Published By: Unknown
Duluth News Tribune
Architect Franklin Ellerbe's design for Tower Hall on the College of St. Scholastica in 1909.
More than a century ago, a Catholic nun stood on the edge of a daisy field at what then were the outskirts of Duluth.
"My dream is that someday there will rise upon these grounds fine buildings like the great Benedictine abbeys," Mother Scholastica Kerst reportedly said. "They will be built of stone; within their walls, higher education will flourish."
What a visionary; for 100 years ago on this very day and at that very spot, six students attended the first-ever classes at the College of St. Scholastica. Today, the college is an institution in Duluth, a proud fixture, serving an enrollment of about 4,000 students. Its Tower Hall is one of our most-recognized and most-striking landmarks. Its quality, nationally recognized educational offering is one of our most cherished hallmarks, contributing to our community's intellectual and cultural wealth.
So, happy anniversary, St. Scholastica, and congratulations on a century of excellence.
"St. Scholastica has never holed up in its ivory tower at the intersection of College and Kenwood," the college's Bob Ashenmacher wrote to the News Tribune Opinion page late last week while sharing the anecdote above and much of the information for this editorial.
Indeed, the college is a major economic engine for Duluth, employing 525 people and operating with a budget of $71 million. Some 3,000 of its graduates still live here, boosting Duluth's quality of life. "And that figure counts only the ones who stay in touch with their Alumni Relations office," Ashenmacher said. "The real number is almost certainly higher. Many fill professional roles in health care, education, industry, the nonprofit world and government."
The college hasn't been shy about investing in Duluth, completing $50 million in construction projects over the past decade, including housing, a wellness and recreation center and a science center expansion.

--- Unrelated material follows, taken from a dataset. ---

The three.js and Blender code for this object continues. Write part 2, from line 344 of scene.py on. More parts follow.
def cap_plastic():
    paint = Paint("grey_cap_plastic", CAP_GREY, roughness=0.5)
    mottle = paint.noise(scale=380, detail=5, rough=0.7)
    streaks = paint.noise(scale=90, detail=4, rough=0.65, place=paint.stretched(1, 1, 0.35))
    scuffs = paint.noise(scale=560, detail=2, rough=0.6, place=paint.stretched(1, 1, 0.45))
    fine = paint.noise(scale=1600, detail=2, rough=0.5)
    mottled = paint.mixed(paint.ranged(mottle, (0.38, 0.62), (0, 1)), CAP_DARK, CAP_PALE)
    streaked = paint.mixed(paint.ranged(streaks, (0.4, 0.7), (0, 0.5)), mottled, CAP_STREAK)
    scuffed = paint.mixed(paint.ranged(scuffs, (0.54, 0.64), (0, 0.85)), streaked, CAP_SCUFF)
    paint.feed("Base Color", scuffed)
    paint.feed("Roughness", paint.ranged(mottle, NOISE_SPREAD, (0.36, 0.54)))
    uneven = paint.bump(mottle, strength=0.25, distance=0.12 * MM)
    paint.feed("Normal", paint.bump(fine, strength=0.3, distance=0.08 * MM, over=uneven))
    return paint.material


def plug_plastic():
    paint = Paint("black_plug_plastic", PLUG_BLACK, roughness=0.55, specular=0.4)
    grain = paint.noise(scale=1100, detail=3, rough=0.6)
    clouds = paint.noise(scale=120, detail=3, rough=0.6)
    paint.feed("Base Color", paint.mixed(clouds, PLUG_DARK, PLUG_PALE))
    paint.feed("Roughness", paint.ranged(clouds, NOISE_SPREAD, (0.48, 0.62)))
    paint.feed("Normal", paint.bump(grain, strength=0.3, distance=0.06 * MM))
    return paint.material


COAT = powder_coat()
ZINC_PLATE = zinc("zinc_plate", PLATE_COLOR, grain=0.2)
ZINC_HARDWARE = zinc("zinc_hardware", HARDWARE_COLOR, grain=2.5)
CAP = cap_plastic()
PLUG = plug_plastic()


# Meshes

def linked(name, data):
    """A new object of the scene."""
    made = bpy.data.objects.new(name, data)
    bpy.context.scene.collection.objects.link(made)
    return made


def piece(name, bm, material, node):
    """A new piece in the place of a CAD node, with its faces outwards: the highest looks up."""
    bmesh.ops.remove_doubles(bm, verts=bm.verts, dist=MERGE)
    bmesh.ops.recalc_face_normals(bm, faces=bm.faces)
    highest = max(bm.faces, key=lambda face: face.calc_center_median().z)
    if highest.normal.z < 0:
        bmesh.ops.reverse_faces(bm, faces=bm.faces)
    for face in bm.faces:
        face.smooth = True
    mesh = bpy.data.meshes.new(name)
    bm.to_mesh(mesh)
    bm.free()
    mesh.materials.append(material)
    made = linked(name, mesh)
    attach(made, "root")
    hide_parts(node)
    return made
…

In the 1980s, the College of St. Scholastica stepped up to reeducate displaced workers in Duluth and on the Iron Range. In the 1990s, it expanded online and evening learning, once again responding to the unique and pressing needs of our region.
With Minnesota Public Radio, the college brings to Duluth national-quality shows and other cultural events.

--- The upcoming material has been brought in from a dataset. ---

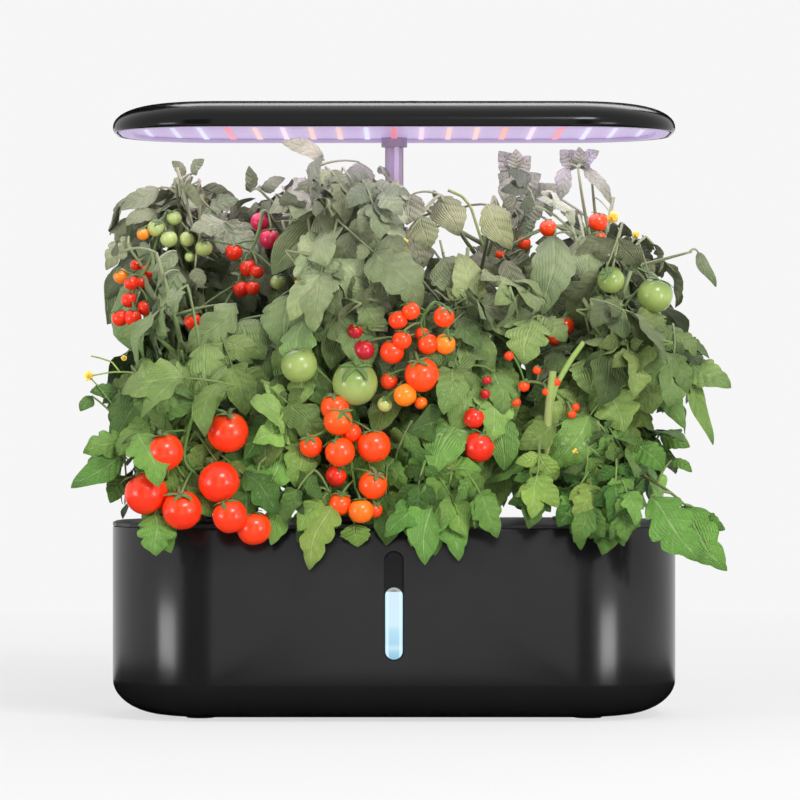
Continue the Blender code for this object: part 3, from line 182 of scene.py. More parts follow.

For two days every year - once in the fall and again in the spring - St. Scholastica students fan out across the Twin Ports, completing community-service projects.

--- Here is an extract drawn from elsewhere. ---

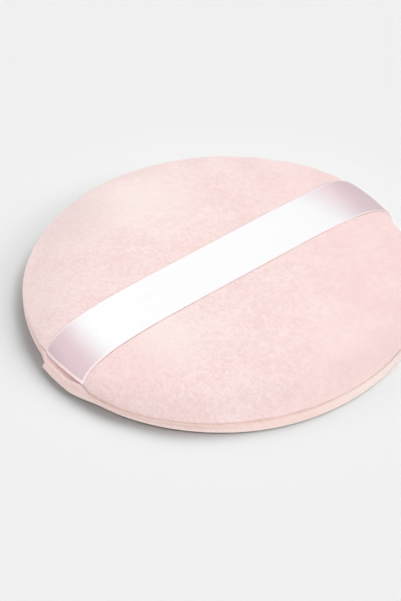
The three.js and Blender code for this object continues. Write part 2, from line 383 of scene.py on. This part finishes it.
def crown_radius(z):
    """Radius of the crown at a height: the radius share to the power of the flatness, and the square of
    the height share, add up to 1."""
    return seam_radius * (1 - ((z - seam_height) / crown_height) ** 2) ** (1 / crown_flatness)


def crown_at(r):
    """Height of the crown at a radius, by the same sum."""
    share = np.clip(1 - (r / seam_radius) ** crown_flatness, 0, 1)
    return seam_height + crown_height * np.sqrt(share)


def crown_line(offset):
    """Radius, height and length along the crown from the top to the seam, moved along its own normals by
    the offset. The cosine of an angle to the power of two over the flatness is the radius share, and its
    sine is the height share."""
    phi = np.linspace(np.pi / 2, 0, 3000)
    r = seam_radius * np.cos(phi) ** (2 / crown_flatness)
    z = seam_height + crown_height * np.sin(phi)
    r[0] = 0
    dr, dz = np.gradient(r), np.gradient(z)
    size = np.hypot(dr, dz)
    r, z = r - offset * dz / size, z + offset * dr / size
    r[0] = 0
    keep = np.concatenate([[True], np.diff(r) >= 0]) | (z < seam_height + 0.9 * crown_height)
    r, z = r[keep], z[keep]
    return r, z, np.concatenate([[0], np.cumsum(np.hypot(np.diff(r), np.diff(z)))])


def cut(line, level, shares):
    """Points of a line from the top down to a level, at shares of that length."""
    r, z, length = line
    end = np.interp(-level, -z, length)
    at = end * shares
    return np.interp(at, length, r), np.interp(at, length, z)


def drawn(r):
    """Radii near the rim, moved in as far as the seam is drawn in there."""
    return r - drawn_in * smooth(r, 34 * mm, 41.5 * mm)


snug = smooth(-run, 7 * mm, 10 * mm) * near
at_mouth = 1 - smooth(np.abs(run), half_ribbon, 7.4 * mm)
tighter = 0.22 * mm - bumps(turn, fold_looser) + 0.08 * mm * snug
fold_size = fold_radius - tighter * (1 - at_mouth)
fold_bottom = rim_top + seam_gap + mouth_lift * mouth - seam_dip
fold_top = fold_bottom + fold_size
fold_middle = crown_radius(fold_top) - fold_size

outer_r, outer_z = cut(crown_line(0), fold_top, np.linspace(0, 1, crown_steps)[None, :])
arc_r, arc_z = arc_of(fold_middle, fold_top, fold_size, np.pi / 2, 0, 11)
flange_r = raw_edge_radius + np.array([[0.5, 0]]) * (fold_middle - raw_edge_radius)
flange_z = fold_bottom + 0 * flange_r
lining_end = fold_bottom + cover_thickness
inner_r, inner_z = cut(crown_line(-cover_thickness), lining_end, np.linspace(1, 0, 20)[None, :])
r = drawn(np.concatenate([outer_r, arc_r[:, 1:], flange_r, flange_r[:, ::-1], inner_r], axis=1))
z = np.concatenate([outer_z, arc_z[:, 1:], flange_z, flange_z + cover_thickness, inner_z], axis=1)
points = in_space(turn, r, z)


def outward(turn, r, z):
    """Unit normals of profiles carried round the axis: the profile's own slope, turned a quarter."""
    dr, dz = np.gradient(r, axis=1), np.gradient(z, axis=1)
    size = np.hypot(dr, dz)
    return np.stack([-dz / size * np.cos(turn), -dz / size * np.sin(turn), dr / size], axis=-1)


def blown_up(turn, r, z, scale=12, frames=20):
    """How far each point of the crown moves along its normal under the sponge's push: a cloth simulation
    at twelve times the size, held at the seam and under the ribbon, with gravity off."""
    start, normal = in_space(turn, r, z), outward(turn, r, z)
    rows, columns = start.shape[:2]
    quads = grid_quads(rows, columns, rows_wrap=True, columns_wrap=False)
    mesh = bpy.data.meshes.new("blown_up")
    mesh.from_pydata((start * scale).reshape(-1, 3), [], quads.tolist())
    cloth_cover = bpy.data.objects.new("blown_up", mesh)
    bpy.context.collection.objects.link(cloth_cover)
    held = (np.abs(start[..., 1]) < half_ribbon) | (np.arange(columns) == columns - 1)
    cloth_cover.vertex_groups.new(name="held").add(np.flatnonzero(held).tolist(), 1, "REPLACE")
    cloth = cloth_cover.modifiers.new("cloth", "CLOTH").settings
    cloth.quality = 6
    cloth.tension_stiffness = cloth.compression_stiffness = 20
    cloth.bending_stiffness = 2
    cloth.air_damping = 4
    cloth.vertex_group_mass = "held"
    cloth.shrink_min = cloth_slack
    cloth.use_pressure = True
    cloth.uniform_pressure_force = 4
    cloth.effector_weights.gravity = 0
    for step in range(1, frames + 1):
        bpy.context.scene.frame_set(step)
    moved = np.empty(rows * columns * 3)
    result = cloth_cover.evaluated_get(bpy.context.evaluated_depsgraph_get()).data
    result.vertices.foreach_get("co", moved)
    bpy.context.scene.frame_set(1)
    bpy.data.objects.remove(cloth_cover)
    bpy.data.meshes.remove(mesh)
    return ((moved.reshape(rows, columns, 3) / scale - start) * normal).sum(axis=-1)


def weights(at, grid, width, turns=None):
    """How much each grid value counts at each place: a bell curve of the distance, with a sum of one."""
    apart = at[:, None] - grid[None, :]
    if turns:
        apart = apart - turns * np.round(apart / turns)
    w = bell(apart, 0, width)
    return w / w.sum(axis=1, keepdims=True)


def pinch(points, start, end, depth, width):
    """A short crease between two places on the plan: a bell curve across it, times twice the square root
    of the product of the shares of its length behind and ahead."""
    start, end = np.array(start) * mm, np.array(end) * mm
    along = end - start
    share = np.clip((points[..., :2] - start) @ along / (along @ along), 0, 1)
    aside = np.linalg.norm(points[..., :2] - start - share[..., None] * along, axis=-1)
    return -depth * mm * bell(aside, 0, width) * np.sqrt(4 * share * (1 - share))


shown = outer_r.shape[1] + arc_r.shape[1] - 1
normal = outward(turn, r[:, :shown], z[:, :shown])
normal[:, 0] = (0, 0, 1)
face = points[:, :shown]
relief_height = sum(size * mm * lattice(face, cell * mm, seed) for size, cell, seed in relief_grains)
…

The school is the long-time sponsor of the free Twin Ports Thanksgiving Buffet at the Duluth Entertainment Convention Center; the meal marks its 23rd year this fall.
"The list could go on," Ashenmacher said. "But without a doubt the greatest contribution St. Scholastica makes to our city and nation is the kind of learning it provides to its students. It nurtures them in ways that benefit us all. Many of the students come from modest means or face other hurdles. The attention and encouragement they receive results in high graduation rates. That's admirable stewardship of our human capital."
St. Scholastica President Larry Goodwin has talked about his school's education as being "two-fold: of the head and (of) the heart." Its mission statement promises "intellectual and moral preparation."
"Mother Scholastica would be proud indeed," Ashenmacher said, reflecting on how the school has come to fulfill her dream.
All of Duluth can be proud, too, while celebrating with the College of St. Scholastica and marking what we hope is just its first century.